For more than a century, Honeywell Aerospace has helped write aviation history, with a major focus on flight safety. “I’m proud to be part of a company that has accomplished so much, including the invention of the autopilot 100 years ago. We are just getting started, and we will continue to provide innovative aviation solutions that make the possibilities of flight even safer, more efficient, more comfortable, more productive and higher performing,” said Tim Mahoney, president and CEO, Honeywell Aerospace. “With the rapid pace of technology evolution, such as our work on wireless connectivity, Honeywell will be at the forefront of incredible aviation innovation in the coming decades that outshines the amazing things we’ve done this past century.”

Together with its legacy companies and in addition to the first autopilot, other Honeywell Aerospace inventions include:

The first gyro horizon and directional gyro, invented in the 1920s, proved the practicality of instrument-only flight with advanced navigation.

In the 1940s, technology inventions led to the advent of cabin pressurization, which enabled higher-flying aircraft and space exploration.

The first gas turbine Auxiliary Power Unit (APU), invented in 1948, revolutionized commercial air travel to remote regions when it was first installed on the Boeing 727 in the 1960s, providing independent startup and backup power. The APU played a critical role in the emergency landing of US Airways Flight 1549 in New York’s Hudson River, ensuring the safety of 155 passengers onboard.

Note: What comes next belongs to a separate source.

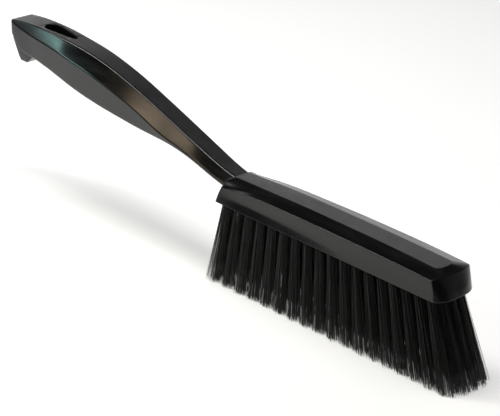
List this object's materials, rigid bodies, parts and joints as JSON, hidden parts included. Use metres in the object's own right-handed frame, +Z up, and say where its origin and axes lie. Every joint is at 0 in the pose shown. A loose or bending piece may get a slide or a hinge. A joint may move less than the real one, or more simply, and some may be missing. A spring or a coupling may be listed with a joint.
{
  "type": "hand brush",
  "caption": "One-piece moulded hand brush with an arched faceted handle, hanging hole, hook lip and a long block of dense fanned filament tufts.",
  "frame": {"origin": "middle of the bounding box, on the surface that the filament tips stand on", "axes": "+X from the handle to the nose of the block, +Y across the block, +Z up; the XZ plane is the plane of symmetry"},
  "size_m": [0.346, 0.0346, 0.096],
  "materials": {
    "moulded_back": "black injection-moulded polypropylene, glossy facets, fine-grained satin top faces",
    "filament": "black polyester filament, slight sheen along each filament",
    "anchor_wire": "flat stainless anchor strip"
  },
  "bodies": {
    "root": {"brush_back": "moulded_back", "tuft_near_01": "filament", "tuft_near_02": "filament", "tuft_near_03": "filament", "tuft_near_04": "filament", "tuft_near_05": "filament", "tuft_near_06": "filament", "tuft_near_07": "filament", "tuft_near_08": "filament", "tuft_near_09": "filament", "tuft_near_10": "filament", "tuft_near_11": "filament", "tuft_near_12": "filament", "tuft_near_13": "filament", "tuft_near_14": "filament", "tuft_near_15": "filament", "tuft_near_16": "filament", "tuft_near_17": "filament", "tuft_near_18": "filament", "tuft_middle_01": "filament", "tuft_middle_02": "filament", "tuft_middle_03": "filament", "tuft_middle_04": "filament", "tuft_middle_05": "filament", "tuft_middle_06": "filament", "tuft_middle_07": "filament", "tuft_middle_08": "filament", "tuft_middle_09": "filament", "tuft_middle_10": "filament", "tuft_middle_11": "filament", "tuft_middle_12": "filament", "tuft_middle_13": "filament", "tuft_middle_14": "filament", "tuft_middle_15": "filament", "tuft_middle_16": "filament", "tuft_middle_17": "filament", "tuft_middle_18": "filament", "tuft_far_01": "filament", "tuft_far_02": "filament", "tuft_far_03": "filament", "tuft_far_04": "filament", "tuft_far_05": "filament", "tuft_far_06": "filament", "tuft_far_07": "filament", "tuft_far_08": "filament", "tuft_far_09": "filament", "tuft_far_10": "filament", "tuft_far_11": "filament", "tuft_far_12": "filament", "tuft_far_13": "filament", "tuft_far_14": "filament", "tuft_far_15": "filament", "tuft_far_16": "filament", "tuft_far_17": "filament", "tuft_far_18": "filament", "tuft_near_end_01": "filament", "tuft_near_end_02": "filament", "tuft_far_end_01": "filament", "tuft_far_end_02": "filament"}
  },
  "joints": []
}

The first Ground Proximity Warning System (GPWS) was invented in the 1970s and the Enhanced GPWS (EGPWS) in the 1990s have helped pilots avoid flying into unseen mountains and other terrain. The technologies have been credited with saving thousands of lives.

The first complete 3-D picture of airborne weather conditions, Honeywell’s IntuVue weather radar, was developed in 2008. The technology helps increase in-flight pilot awareness and safety, while enhancing passenger comfort, by avoiding poor weather conditions and turbulence.

Honeywell Aerospace continues to invest in research and technology and is committed to bringing to the industry the latest solutions in safety, connectivity, energy efficiency, air traffic management and more.